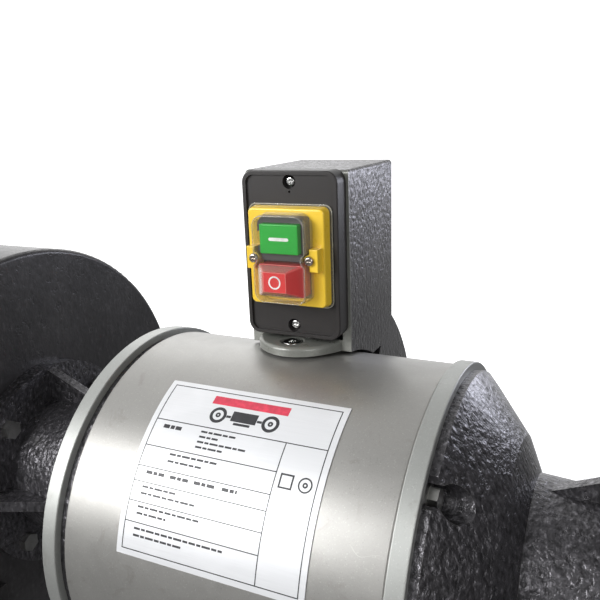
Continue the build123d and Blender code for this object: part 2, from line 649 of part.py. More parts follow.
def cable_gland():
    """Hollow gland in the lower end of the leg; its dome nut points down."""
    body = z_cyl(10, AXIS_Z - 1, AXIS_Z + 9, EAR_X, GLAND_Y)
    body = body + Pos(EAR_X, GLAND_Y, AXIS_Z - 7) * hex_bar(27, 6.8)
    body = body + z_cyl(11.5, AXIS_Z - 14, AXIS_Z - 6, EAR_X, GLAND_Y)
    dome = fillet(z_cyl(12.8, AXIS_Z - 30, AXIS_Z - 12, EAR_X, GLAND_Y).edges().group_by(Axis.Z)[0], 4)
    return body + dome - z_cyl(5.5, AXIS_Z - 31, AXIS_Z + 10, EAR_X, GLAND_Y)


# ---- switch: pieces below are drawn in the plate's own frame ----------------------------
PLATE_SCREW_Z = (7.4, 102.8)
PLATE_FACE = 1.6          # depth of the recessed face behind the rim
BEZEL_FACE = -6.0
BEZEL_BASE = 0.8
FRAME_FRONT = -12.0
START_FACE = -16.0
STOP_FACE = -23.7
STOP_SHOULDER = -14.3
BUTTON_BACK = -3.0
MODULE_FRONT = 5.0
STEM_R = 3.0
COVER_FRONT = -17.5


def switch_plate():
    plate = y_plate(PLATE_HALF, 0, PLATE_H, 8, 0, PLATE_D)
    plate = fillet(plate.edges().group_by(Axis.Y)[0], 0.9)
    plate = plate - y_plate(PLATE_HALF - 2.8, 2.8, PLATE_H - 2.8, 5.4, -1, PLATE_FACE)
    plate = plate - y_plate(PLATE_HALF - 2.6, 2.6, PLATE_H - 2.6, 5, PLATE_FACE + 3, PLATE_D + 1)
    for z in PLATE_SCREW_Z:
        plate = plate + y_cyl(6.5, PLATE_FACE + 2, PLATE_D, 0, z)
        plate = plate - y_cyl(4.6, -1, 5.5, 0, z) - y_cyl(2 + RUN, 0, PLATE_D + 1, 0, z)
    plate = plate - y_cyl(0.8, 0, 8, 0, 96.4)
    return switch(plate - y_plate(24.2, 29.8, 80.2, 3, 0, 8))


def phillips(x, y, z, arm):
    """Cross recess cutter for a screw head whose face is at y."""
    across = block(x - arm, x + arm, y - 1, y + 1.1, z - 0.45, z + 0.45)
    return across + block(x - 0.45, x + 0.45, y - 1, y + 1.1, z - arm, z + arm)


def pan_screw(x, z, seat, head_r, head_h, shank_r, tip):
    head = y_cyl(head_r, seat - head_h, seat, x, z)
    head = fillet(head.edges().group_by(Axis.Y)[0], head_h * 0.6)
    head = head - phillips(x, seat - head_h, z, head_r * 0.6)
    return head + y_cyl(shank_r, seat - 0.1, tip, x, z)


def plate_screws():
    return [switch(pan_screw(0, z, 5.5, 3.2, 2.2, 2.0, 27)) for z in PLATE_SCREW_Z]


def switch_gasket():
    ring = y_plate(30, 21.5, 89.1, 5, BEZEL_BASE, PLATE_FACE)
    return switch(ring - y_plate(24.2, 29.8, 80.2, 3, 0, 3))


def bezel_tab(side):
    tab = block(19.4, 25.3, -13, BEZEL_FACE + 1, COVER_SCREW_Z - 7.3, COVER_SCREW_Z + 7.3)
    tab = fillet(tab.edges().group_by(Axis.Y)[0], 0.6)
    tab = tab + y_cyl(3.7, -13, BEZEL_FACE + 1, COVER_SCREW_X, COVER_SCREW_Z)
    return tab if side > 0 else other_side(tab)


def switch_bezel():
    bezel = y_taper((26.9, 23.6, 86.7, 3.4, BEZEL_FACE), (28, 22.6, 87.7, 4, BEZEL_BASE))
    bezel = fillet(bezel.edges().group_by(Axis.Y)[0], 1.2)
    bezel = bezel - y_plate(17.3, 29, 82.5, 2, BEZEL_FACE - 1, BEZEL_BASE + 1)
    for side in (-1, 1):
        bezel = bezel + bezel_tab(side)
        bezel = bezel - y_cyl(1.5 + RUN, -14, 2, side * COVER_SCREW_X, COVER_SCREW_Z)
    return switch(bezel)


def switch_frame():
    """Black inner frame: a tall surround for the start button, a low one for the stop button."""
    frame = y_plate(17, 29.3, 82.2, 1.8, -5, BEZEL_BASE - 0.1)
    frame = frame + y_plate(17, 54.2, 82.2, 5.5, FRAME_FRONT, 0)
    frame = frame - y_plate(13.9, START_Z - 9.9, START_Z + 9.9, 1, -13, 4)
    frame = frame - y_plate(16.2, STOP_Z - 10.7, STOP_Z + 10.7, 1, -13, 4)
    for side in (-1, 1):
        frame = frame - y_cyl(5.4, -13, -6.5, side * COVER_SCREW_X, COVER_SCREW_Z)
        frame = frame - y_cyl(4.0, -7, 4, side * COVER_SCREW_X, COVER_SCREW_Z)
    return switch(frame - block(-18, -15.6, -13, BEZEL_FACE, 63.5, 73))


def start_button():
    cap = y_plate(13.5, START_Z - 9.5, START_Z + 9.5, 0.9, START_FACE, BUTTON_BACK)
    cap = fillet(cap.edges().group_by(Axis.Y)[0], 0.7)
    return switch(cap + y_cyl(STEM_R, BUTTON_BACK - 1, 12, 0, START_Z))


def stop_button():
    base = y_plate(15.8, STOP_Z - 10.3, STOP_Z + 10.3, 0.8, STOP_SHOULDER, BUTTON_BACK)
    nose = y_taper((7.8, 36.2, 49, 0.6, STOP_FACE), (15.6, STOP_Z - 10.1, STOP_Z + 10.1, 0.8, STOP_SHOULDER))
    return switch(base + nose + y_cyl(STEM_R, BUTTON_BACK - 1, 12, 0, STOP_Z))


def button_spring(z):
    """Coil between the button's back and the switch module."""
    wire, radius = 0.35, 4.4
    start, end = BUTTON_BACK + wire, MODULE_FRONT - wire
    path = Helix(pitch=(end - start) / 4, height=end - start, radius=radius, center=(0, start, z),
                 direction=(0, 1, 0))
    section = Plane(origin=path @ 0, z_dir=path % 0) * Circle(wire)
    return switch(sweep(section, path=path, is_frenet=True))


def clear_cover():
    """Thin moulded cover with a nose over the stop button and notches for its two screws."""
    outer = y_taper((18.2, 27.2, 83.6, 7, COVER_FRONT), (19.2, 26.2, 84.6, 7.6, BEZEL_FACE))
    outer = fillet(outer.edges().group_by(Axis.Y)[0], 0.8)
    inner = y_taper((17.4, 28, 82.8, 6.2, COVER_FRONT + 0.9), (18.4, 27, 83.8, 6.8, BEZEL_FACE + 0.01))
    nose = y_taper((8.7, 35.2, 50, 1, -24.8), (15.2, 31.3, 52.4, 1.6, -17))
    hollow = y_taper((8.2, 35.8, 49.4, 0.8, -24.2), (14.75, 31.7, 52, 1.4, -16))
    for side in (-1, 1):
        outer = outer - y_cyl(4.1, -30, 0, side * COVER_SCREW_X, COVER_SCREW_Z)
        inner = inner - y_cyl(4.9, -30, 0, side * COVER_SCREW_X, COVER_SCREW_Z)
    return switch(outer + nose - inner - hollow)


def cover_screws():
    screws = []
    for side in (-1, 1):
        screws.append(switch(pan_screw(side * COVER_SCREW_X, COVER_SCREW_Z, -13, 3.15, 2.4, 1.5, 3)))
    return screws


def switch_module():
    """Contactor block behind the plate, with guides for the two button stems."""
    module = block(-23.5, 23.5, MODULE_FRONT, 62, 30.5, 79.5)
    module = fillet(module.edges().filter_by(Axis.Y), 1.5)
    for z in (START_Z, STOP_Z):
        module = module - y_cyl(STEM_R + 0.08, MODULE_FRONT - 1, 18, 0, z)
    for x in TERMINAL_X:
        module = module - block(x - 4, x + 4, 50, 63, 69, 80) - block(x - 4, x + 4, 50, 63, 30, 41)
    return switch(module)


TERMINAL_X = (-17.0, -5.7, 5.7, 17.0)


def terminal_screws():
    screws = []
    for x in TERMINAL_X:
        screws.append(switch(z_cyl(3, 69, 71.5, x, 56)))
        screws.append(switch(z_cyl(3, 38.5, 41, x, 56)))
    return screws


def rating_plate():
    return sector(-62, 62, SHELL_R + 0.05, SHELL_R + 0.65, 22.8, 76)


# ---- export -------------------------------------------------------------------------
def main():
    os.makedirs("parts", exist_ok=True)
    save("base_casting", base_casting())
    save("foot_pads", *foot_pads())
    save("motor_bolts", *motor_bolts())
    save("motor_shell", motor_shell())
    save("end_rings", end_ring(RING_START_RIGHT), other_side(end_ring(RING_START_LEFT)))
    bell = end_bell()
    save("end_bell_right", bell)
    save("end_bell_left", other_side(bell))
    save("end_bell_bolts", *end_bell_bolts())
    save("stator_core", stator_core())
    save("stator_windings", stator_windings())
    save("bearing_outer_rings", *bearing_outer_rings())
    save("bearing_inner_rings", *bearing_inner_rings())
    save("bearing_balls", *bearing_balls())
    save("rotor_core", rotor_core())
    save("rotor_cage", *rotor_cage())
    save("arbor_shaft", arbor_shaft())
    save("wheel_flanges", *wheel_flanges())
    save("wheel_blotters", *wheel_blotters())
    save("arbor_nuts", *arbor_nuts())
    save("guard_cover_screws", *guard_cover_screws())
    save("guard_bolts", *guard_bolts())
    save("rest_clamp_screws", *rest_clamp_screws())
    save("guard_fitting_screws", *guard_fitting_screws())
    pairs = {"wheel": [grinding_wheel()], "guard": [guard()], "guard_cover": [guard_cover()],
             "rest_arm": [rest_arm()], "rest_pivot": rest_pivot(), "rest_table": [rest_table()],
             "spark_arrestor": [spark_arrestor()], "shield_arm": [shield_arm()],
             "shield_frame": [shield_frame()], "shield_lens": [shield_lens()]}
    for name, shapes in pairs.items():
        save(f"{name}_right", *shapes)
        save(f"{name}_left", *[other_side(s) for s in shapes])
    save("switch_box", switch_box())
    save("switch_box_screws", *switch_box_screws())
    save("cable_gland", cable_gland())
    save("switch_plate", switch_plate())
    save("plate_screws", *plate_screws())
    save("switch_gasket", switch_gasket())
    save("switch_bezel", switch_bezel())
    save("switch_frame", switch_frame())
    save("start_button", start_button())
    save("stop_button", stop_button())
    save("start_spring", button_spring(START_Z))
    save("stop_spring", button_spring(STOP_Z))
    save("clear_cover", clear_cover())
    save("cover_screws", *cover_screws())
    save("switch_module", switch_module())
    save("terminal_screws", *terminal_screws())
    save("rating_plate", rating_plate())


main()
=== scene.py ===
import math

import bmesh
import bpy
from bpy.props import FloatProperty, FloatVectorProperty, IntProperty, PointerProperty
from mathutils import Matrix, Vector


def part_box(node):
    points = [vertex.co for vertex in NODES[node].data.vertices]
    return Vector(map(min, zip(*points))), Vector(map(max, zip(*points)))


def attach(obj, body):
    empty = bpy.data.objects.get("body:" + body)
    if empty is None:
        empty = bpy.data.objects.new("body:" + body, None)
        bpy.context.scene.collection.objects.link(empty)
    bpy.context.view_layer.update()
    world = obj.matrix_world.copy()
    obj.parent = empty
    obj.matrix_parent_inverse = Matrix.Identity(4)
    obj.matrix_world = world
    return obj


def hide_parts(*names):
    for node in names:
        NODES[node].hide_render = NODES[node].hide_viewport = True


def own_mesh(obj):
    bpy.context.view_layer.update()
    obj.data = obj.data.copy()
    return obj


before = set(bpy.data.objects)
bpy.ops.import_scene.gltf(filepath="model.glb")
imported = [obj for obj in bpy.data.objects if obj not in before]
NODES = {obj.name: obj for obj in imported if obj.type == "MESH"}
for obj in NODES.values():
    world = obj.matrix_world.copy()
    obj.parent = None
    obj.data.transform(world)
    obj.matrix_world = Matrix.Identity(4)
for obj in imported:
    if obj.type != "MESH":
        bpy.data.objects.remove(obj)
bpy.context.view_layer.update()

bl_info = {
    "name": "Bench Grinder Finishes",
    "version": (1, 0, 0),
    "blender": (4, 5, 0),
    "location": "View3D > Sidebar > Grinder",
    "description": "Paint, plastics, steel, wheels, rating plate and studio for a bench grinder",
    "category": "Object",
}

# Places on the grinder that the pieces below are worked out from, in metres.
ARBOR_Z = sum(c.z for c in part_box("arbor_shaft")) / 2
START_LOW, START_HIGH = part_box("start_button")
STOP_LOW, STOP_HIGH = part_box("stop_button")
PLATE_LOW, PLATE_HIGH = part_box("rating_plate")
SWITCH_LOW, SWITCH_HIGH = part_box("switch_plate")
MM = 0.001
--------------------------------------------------
_Stated task_
Set down verbatim only the lines between the start of the data above and the line with "return body +", both boundaries included.

_Finished task_
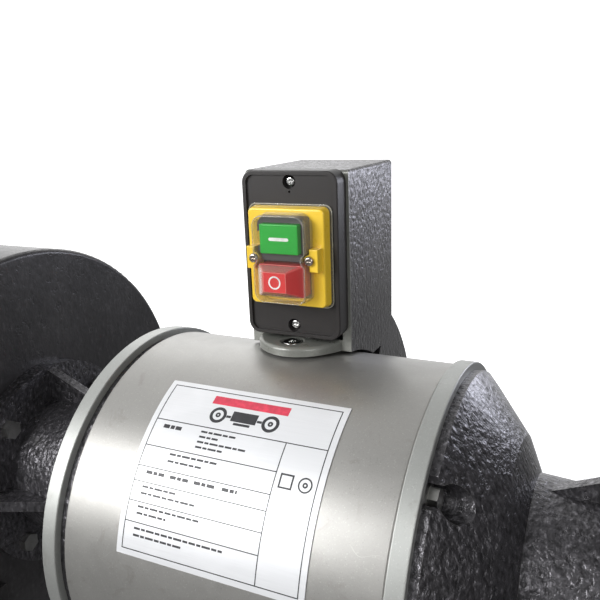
Continue the build123d and Blender code for this object: part 2, from line 649 of part.py. More parts follow.
def cable_gland():
    """Hollow gland in the lower end of the leg; its dome nut points down."""
    body = z_cyl(10, AXIS_Z - 1, AXIS_Z + 9, EAR_X, GLAND_Y)
    body = body + Pos(EAR_X, GLAND_Y, AXIS_Z - 7) * hex_bar(27, 6.8)
    body = body + z_cyl(11.5, AXIS_Z - 14, AXIS_Z - 6, EAR_X, GLAND_Y)
    dome = fillet(z_cyl(12.8, AXIS_Z - 30, AXIS_Z - 12, EAR_X, GLAND_Y).edges().group_by(Axis.Z)[0], 4)
    return body + dome - z_cyl(5.5, AXIS_Z - 31, AXIS_Z + 10, EAR_X, GLAND_Y)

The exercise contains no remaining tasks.